Submitting writes the flag for the next persona review, it is not a live correction and IQ will not immediately change tone as a result. Once a row is flagged, the link is replaced with a static Flagged label so you cannot double-flag the same item, though the count resets when the page reloads since the flagged state is tracked locally in your session.

Tip

Use this whenever an email or a chat reply reads too formal, too casual, or just not like something you'd have written yourself. Specific is better than vague: "used 'happy to help,' sounds canned" gives the reviewer something concrete to fix.

How to use this page

Start at the top. If the stats row shows more IQ mutations than you expected in a week, open the Activity log, filter the actor chip to IQ, and scan for the trigger channel and topic on each row, "Background" and "Chat" mean different things happened.

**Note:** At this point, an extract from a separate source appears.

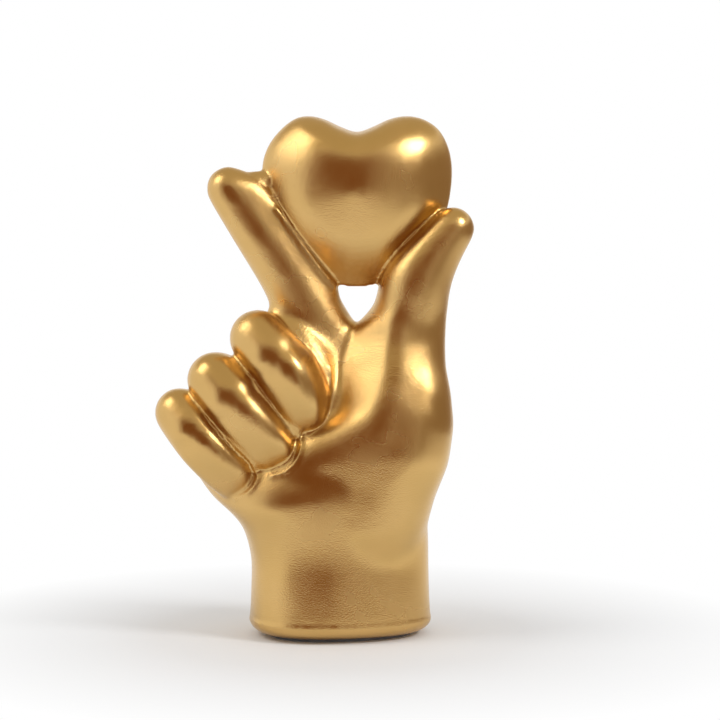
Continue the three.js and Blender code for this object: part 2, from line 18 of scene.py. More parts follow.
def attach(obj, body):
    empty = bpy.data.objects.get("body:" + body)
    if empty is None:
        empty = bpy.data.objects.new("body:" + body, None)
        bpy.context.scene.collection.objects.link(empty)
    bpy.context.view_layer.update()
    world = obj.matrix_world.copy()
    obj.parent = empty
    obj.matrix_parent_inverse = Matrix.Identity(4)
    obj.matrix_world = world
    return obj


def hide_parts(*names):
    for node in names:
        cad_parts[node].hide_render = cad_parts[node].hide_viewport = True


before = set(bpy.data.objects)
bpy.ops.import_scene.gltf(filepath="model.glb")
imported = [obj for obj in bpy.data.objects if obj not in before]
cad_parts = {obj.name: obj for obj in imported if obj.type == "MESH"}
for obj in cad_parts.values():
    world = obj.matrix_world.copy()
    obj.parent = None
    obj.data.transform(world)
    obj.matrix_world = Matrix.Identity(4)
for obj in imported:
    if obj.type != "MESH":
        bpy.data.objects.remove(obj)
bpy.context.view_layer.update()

MM = 0.001
print("nodes in the frame:", sorted(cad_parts))

# %% [markdown]
# ## The camera
#
# The photograph was taken from about a metre away, straight in front of the palm and a little above
# the middle of the sculpture. A long lens keeps the upright edges upright. We place the camera
# first, so that every later look is from the right place.

# %% The camera
LOOK_AT = Vector((7.5, 0, 103.6)) * MM
CAMERA_DISTANCE = 0.95
CAMERA_HEIGHT_ANGLE = math.radians(4.5)
SENSOR_WIDTH = 36
LENS = 126.35

back = Vector((0, -math.cos(CAMERA_HEIGHT_ANGLE), math.sin(CAMERA_HEIGHT_ANGLE)))
camera_data = bpy.data.cameras.new("camera")
camera_data.sensor_width = SENSOR_WIDTH
camera_data.lens = LENS
camera = bpy.data.objects.new("camera", camera_data)
bpy.context.scene.collection.objects.link(camera)
camera.location = LOOK_AT + back * CAMERA_DISTANCE
camera.rotation_euler = (-back).to_track_quat("-Z", "Y").to_euler()
bpy.context.scene.camera = camera
print("camera at", [round(v, 3) for v in camera.location])

# %% [markdown]
# ## Building a mass from rings
#
# A finger, a palm or a thumb is a tube whose thickness changes. By hand one adds circles along it
# like ribs, turns and sizes each one, and bridges them into a skin. Two helpers do that: one adds a
# ring, one bridges the rings and closes both ends. A third adds a smooth curve through a few
# stations, so that a limb is written as a short list of places with a radius at each.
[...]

If an email went out that surprises you, the Outbound emails tab shows exactly what was sent, to whom, and what triggered it; open the linked decision to see the full context. If you suspect IQ missed something in an inbound message, filter Inbound classifications to a routing decision and check the tool-call pills for a failed call (marked with "×"). And if a chat answer felt off, the Conversations tab keeps the whole exchange, tool calls included, so you can see exactly what IQ knew when it answered.

Note

An empty page here is not a broken feature. It means IQ has not yet had anything to do (no decisions with open subtasks, no outbound triggers fired) or a data source (mailbox forwarding, chat) has not been used yet. As you work decisions and connect data, this fills in on its own; see connecting your data and acting on decisions.

Data sources

Data sources

  1. 1.Decision subtask events (created, status changed, edited, re-run, evidence attached, marked done, undone). Your business.
  2. 2.IQ outbound email log. Your business.
  3. 3.IQ inbound classification log. Your business.
  4. 4.IQ chat conversation log. Your business.
  5. 5.Decision plans (active / resolved counts). Your business.